Truth and Transformation: The Legacy and Preservation of the Humanities and Social Sciences at HBCUs

AHA Session 109
Saturday, January 4, 2025: 10:30 AM-12:00 PM
Petit Trianon (New York Hilton, Third Floor)
Chair:
Bertis English, Alabama State University
Panel:
Jelani Favors, North Carolina A&T State University
Melanye Price, Prairie View A&M University
Darius Young, Florida A&M University

Session Abstract

Historically Black Colleges and Universities (HBCUs) are among the most important pillars of the Black freedom movement in America. Their alumni roll calls are a virtual who's who of the Black experience and feature some of the most prominent artists, scholars, politicians, and business leaders of the last three centuries. But their most important contributions have come in serving as incubators for social movements and activists that reshaped the contours of American democracy. These institutions, first created in 1837, offered a radically different alternative within higher education and led the way in sparking “truth and transformation” within the academy and throughout our society.
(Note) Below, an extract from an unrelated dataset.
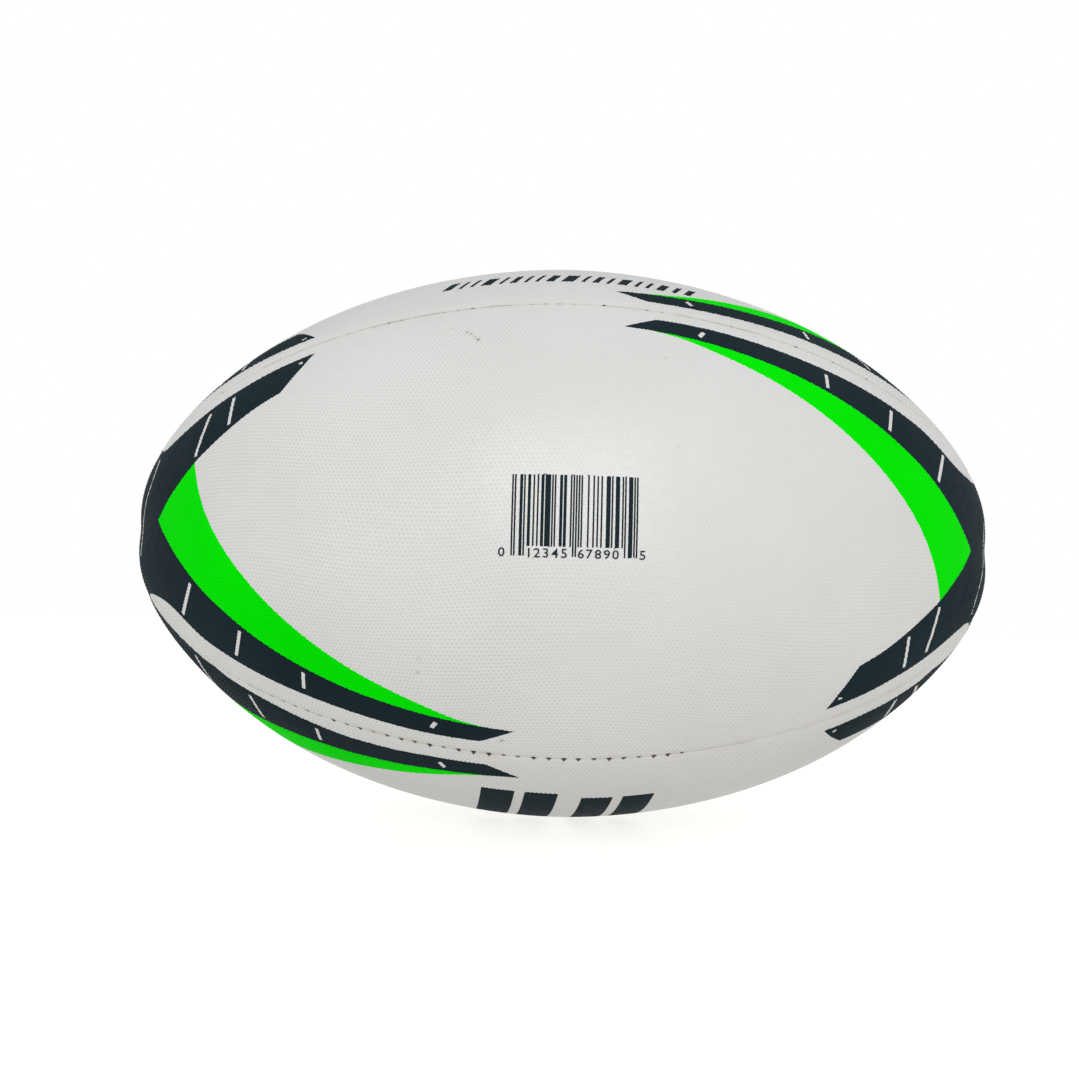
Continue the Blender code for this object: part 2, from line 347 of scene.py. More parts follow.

Students and alumni from Black colleges served as the spear tip of major social movements and created the most significant civil rights organizations that made an indelible impact on the nation's consciousness. Moreover, it was the humanities and social sciences at HBCUs that powered the imaginations of Black college students to envision and bring forth a more tolerant and just society. This roundtable will examine this long and fruitful legacy by bringing together scholars teaching at the largest public HBCUs in the nation to discuss both the impact of these powerful spaces and how historic and systemic underfunding has crippled and stymied the growth of these academic fields and these institutions. The latter being well documented by recent reports from the Biden administration highlighting billions of dollars that have been deliberately withheld from HBCUs in the last 40 years alone. The panel will examine the path forward for HBCUs confronting these issues and what the current landscape of campus activism looks like at Black colleges in politically red states.